** start **

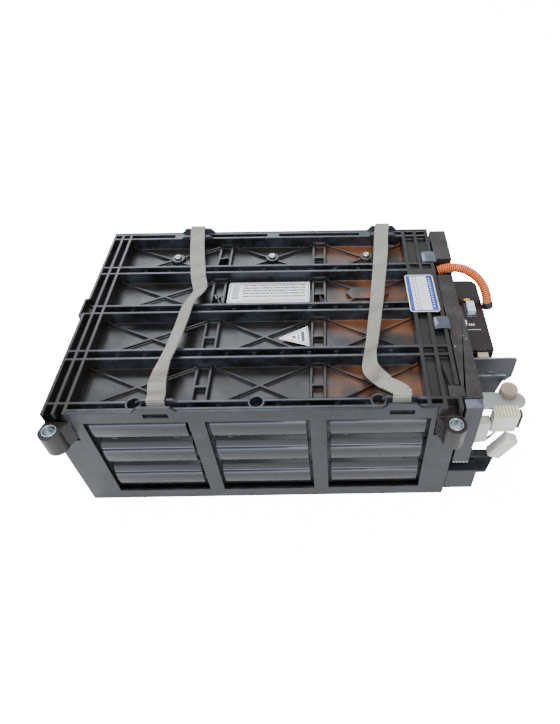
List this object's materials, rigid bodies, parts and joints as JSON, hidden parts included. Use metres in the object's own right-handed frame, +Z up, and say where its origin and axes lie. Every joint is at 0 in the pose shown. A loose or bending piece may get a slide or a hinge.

** end **
** start **

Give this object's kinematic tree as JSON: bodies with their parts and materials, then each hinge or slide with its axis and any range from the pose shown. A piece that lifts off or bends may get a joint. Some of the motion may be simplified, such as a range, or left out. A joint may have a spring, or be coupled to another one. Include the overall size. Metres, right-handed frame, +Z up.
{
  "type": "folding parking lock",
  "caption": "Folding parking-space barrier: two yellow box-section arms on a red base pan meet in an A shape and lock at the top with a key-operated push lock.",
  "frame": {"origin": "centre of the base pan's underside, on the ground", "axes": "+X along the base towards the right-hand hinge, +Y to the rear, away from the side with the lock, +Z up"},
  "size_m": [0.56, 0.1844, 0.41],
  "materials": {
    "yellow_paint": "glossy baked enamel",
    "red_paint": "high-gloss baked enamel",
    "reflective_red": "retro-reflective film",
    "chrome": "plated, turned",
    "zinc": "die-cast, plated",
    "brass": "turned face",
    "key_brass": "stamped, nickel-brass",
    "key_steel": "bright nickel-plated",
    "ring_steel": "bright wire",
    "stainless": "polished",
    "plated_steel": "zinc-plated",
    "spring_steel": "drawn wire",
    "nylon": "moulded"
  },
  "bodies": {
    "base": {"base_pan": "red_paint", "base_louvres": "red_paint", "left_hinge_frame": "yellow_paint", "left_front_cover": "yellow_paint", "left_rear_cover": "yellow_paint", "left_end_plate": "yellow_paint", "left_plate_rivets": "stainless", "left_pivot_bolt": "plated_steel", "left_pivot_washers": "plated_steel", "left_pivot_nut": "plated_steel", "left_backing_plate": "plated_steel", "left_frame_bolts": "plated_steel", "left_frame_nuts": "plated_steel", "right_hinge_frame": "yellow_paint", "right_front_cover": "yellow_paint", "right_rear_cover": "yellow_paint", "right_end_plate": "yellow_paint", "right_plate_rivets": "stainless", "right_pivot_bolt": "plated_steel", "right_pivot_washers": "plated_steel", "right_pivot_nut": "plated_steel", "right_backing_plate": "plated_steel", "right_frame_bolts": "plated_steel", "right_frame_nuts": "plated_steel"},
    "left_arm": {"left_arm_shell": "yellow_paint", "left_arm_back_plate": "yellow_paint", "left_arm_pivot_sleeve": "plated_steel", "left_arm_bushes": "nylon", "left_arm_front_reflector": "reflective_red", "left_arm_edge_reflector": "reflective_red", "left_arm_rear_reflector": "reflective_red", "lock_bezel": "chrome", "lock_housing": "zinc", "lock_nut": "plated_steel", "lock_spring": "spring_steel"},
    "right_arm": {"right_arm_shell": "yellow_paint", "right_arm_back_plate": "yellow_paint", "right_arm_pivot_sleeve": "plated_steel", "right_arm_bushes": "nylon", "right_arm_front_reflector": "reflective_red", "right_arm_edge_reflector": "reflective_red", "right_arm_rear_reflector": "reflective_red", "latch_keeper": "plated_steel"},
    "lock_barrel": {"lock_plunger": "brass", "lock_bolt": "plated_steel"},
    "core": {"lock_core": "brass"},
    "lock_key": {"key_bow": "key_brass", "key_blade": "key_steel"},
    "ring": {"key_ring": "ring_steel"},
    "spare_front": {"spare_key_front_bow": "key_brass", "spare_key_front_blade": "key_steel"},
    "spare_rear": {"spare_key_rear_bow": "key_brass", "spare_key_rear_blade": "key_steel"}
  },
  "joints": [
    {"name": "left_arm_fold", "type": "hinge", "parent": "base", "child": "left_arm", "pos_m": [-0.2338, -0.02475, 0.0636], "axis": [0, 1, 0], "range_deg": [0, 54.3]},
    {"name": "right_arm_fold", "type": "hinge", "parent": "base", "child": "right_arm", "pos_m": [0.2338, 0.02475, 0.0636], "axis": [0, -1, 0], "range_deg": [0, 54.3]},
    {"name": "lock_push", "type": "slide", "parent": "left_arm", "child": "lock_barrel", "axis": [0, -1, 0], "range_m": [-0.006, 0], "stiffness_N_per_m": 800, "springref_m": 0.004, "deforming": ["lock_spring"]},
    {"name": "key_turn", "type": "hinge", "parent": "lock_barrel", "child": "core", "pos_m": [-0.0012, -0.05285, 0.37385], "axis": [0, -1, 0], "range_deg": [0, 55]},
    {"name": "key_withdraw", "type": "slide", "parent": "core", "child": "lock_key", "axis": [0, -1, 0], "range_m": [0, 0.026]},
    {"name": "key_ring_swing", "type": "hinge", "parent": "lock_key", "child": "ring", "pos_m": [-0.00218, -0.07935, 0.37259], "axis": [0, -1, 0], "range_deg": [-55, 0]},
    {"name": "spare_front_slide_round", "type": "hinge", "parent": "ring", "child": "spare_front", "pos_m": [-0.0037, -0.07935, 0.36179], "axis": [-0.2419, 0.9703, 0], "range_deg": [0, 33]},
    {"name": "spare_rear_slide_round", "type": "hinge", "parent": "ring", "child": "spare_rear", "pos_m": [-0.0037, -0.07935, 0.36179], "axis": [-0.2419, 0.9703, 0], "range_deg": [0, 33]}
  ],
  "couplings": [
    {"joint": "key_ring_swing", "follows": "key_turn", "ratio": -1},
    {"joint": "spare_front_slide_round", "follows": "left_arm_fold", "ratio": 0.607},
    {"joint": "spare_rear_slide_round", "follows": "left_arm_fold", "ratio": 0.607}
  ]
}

** end **

- _Exercise description_
Extract, from the listing above, every line where the string "joints" occurs.

- _Task response_
List this object's materials, rigid bodies, parts and joints as JSON, hidden parts included. Use metres in the object's own right-handed frame, +Z up, and say where its origin and axes lie. Every joint is at 0 in the pose shown. A loose or bending piece may get a slide or a hinge.
  "joints": [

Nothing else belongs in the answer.